I note that in other jurisdictions that have legalized the non-therapeutic use of cannabis, such as California and Vermont, provisions expunging the records of those convicted under the repealed statutes are a part of the repeal legislation itself. It is now too late for Canada to make a perfect copy of this enlightened example, but it is not too late for us to correct the oversight. Bill C-415 is an effective and well-designed instrument for achieving an end to this lingering injustice.
About 500,000 Canadians, which is somewhere between 1% and 2% of our adult population, have criminal records for the possession of small amounts of cannabis for personal consumption. The bill would expunge their records.
An expungement is not quite the same thing as a pardon or record suspension. It differs in a number of ways. For one thing, a pardon must be formally requested. Any person can apply for a pardon, but only after waiting for a period of not less than five years, and only upon the payment of a fee of just over $600. Expungement would be immediate and costless.
I am aware that the government recently proposed a measure of its own in an apparent effort to supersede Bill C-415. The government bill, Bill C-93, has a title that tells the entire story of what the government is proposing: an act to provide no-cost, expedited record suspension for simple possession of cannabis. In short, Bill C-93 would remove the five-year waiting period and would eliminate the $600 fee.

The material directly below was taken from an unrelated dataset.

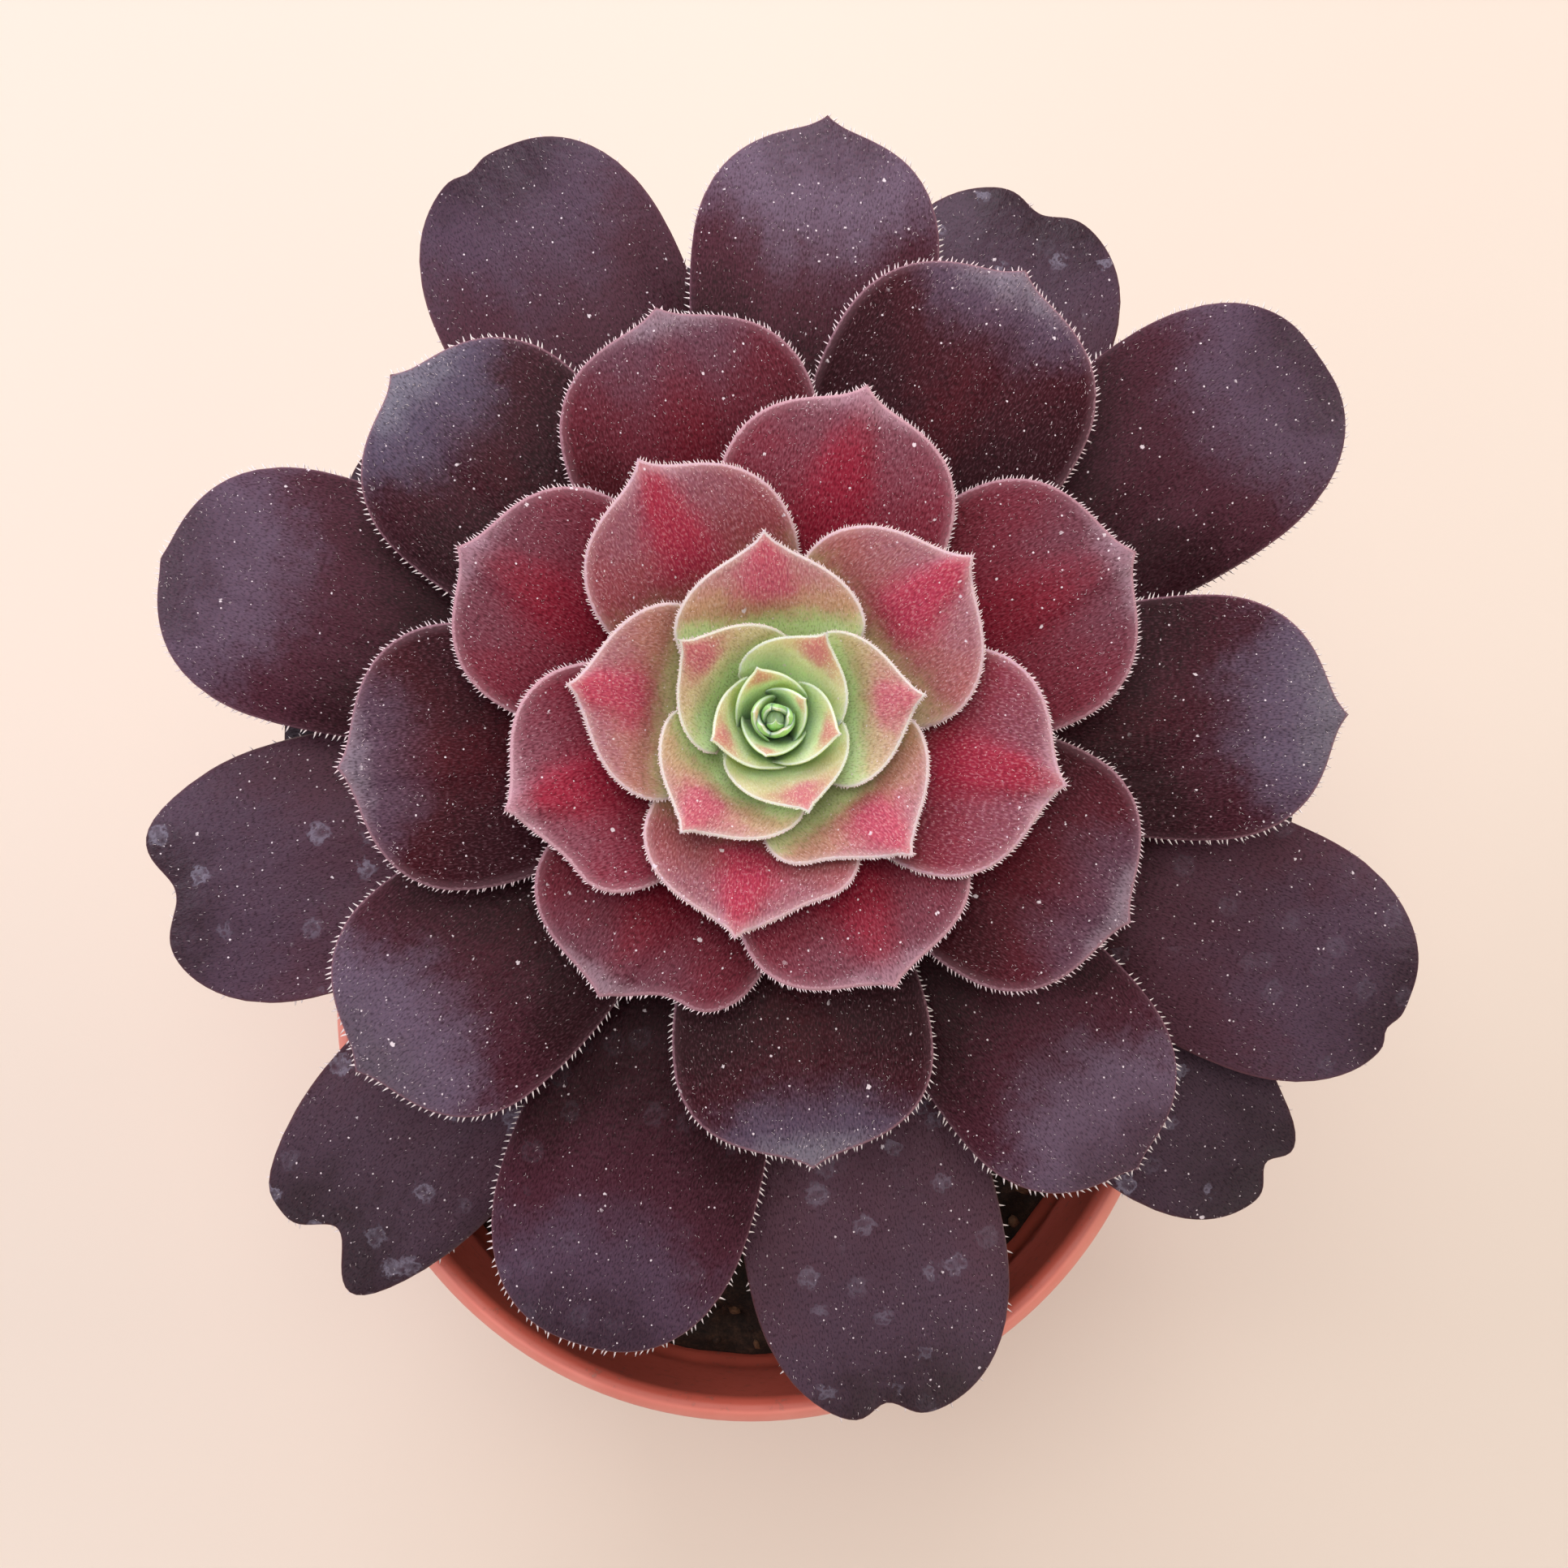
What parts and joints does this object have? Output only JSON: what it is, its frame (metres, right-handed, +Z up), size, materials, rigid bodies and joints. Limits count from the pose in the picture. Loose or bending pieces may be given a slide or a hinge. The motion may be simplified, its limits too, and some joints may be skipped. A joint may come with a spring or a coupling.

As far as it goes, I think this is good, and if the bill comes up for a second reading vote, I will vote for it in principle. However, Bill C-93 does not go far enough, because a record suspension is not an expungement.
Let me show members how they differ.
As everyone knows, American border control officials reserve the right to ask Canadians who are crossing the border if they have a criminal record for using marijuana. Canadians are regularly turned back at the border if the answer is yes. Everybody should know that if people answer this question untruthfully and lie to an official of the immigration service while on American soil, as people are when at a land crossing, as opposed to the Toronto or Vancouver airport, they can be arrested on the spot.
If records are expunged, but not if pardons are issued, it would be possible for people to answer truthfully, whether travelling by land or air, that they do not have a criminal record for this former offence. This is a meaningful distinction.
I hold no remit for marijuana itself. I never used it unlawfully when it was banned and I have never used it since. I care only about sensible, generous laws and about doing all that we can as lawmakers to make Canada a place where nobody is punished for actions that hurt no one else, and where no person faces long-term penalties for actions that we now think should never have been unlawful in the first place.
I congratulate the sponsor of the bill and I plan to vote in favour of his excellent proposal.